Updated

The national unemployment rate for Latinos rose to a bleak 11 percent in May, almost 3 points higher than the national average of 8.2  percent, according to new numbers released Friday by the Bureau of Labor and Statistics.

Since the last report, the Hispanic unemployment rate increased from 10.3 Percent to 11.0 Percent.

The American economy added just 69,000 jobs overall last month which is well below expectations made by  many leading economists and analysts who expected over 150, 000 new jobs. It was the lowest amount in nearly a year.

"It is clear that President Obama still hasn't delivered to the American people, especially the Hispanic community on the most important issue facing the country,” Jennifer Korn, Executive Director of the Hispanic Leadership Network, a conservative-leaning group, said in a press release. “Hispanics are still experiencing an all-time high unemployment rate of 11.0 percent. Mr. President where are the jobs?"

Long term unemployment, meaning Americans who have been out of a job for more than 27 weeks, or just over 6 months, rose to 5.4 million in a revised April report from the Bureau of Labor Statistics.

Hispanics are not the only segment of the population who have felt the disproportionately blunt economic impact this month, African-Americans also had a high unemployment rate with 13. percent, according to the report.

The weak May jobs report also has been a troubling sign for Obama’s re-elections hopes come Novemeber.

Anemic job growth and an uptick in joblessness to 8.2 percent also give new resonance to Republican presidential rival Mitt Romney's campaign and puts Obama on the defensive after a winter when the jobs trends were in his favor.

The jobs numbers, issued every four weeks from a spare, windowless room in the heart of the federal bureaucracy, are setting the battle lines for the presidential election.

As this year's dominant economic barometer, they are a baseline from which to gauge Obama's and Romney's political fortunes in an election that rides on the pace of a post-recession recovery.
Romney, responding to the first jobs numbers released since he clinched the GOP presidential nomination, called the figures "devastating news."

"It seems like we've been moving backward. We can do so much better in America," Romney said in a statement.

Hispanics are still experiencing an all-time high unemployment rate of 11.0 percent. Mr. President where are the jobs?

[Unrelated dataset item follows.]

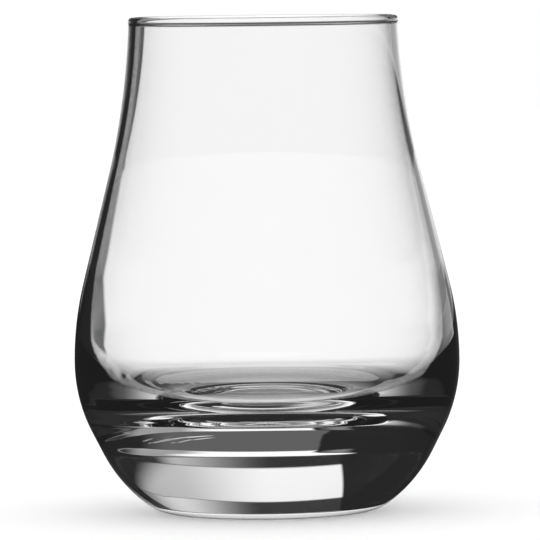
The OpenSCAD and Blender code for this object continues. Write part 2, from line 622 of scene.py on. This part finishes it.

— Jennifer Korn Executive Director of the Hispanic Leadership Network

Shortly after the numbers were released, Obama headed for Minnesota to push his proposal to expand job opportunities for veterans and to raise money for his campaign. In the meantime, the world anxiously awaits the impact of the European debt crisis, which could stall the recovery in the U.S.

"What we're looking at is the longer-term trend," White House spokesman Josh Earnest told reporters traveling with Obama. The economy is still adding jobs, as it has for more than two years, Earnest said, "but it's readily apparent that we're not adding those jobs at a rapid enough pace."

Romney, now freed from his primary contests, has aimed heavily at Obama's economic policies, arguing that they have slowed the recovery, not aided it. The Republican has emphasized his background in private business to argue that he's qualified to lead a nation in economic turmoil.

The Obama campaign released a new online video Friday that features several of Romney's former Republican political foes, including Rick Santorum and Newt Gingrich, criticizing Romney's economic record.

The campaign also said it would hold a series of conference calls with reporters to discuss Romney's "failure to fulfill the economic promises he made" when he was running for governor of Massachusetts.

For its part, the Romney campaign on Friday released a new television ad promising "a better day" and declaring that a Romney presidency would focus from the start on the economy and the deficit, unleash U.S. energy resources, and stand up to China on trade. "President Romney's leadership puts jobs first," the ad states.

Obama could face the highest unemployment rate on Election Day of any president since Franklin Delano Roosevelt. But his aides argue that the trend line is more important than the actual number. Jimmy Carter lost his re-election bid in 1980 to Ronald Reagan as unemployment climbed from 6 percent to 7.5 percent. George H.W. Bush lost to Bill Clinton in 1992 as unemployment rose from 6.9 percent to 7.6 percent.

But while Reagan faced an unemployment rate of 7.4 percent in October 1984, the rate had been dropping since the spring of 1983. He went on to win re-election.

Obama has few policy moves that would help his own trend line, and the European crisis is out of his control. That makes Obama's effort to frame the election a choice between him and Romney the only viable strategy.

Obama can find some solace in unemployment rates that have dropped sharply in several swing states. But those numbers can be deceiving and an employed voter is not necessarily an Obama voter.

A May Associated Press-GfK poll showed that 52 percent of those surveyed disapproved of Obama's handling of the economy while 46 percent approved.

The Associated Press contributed reporting to this story.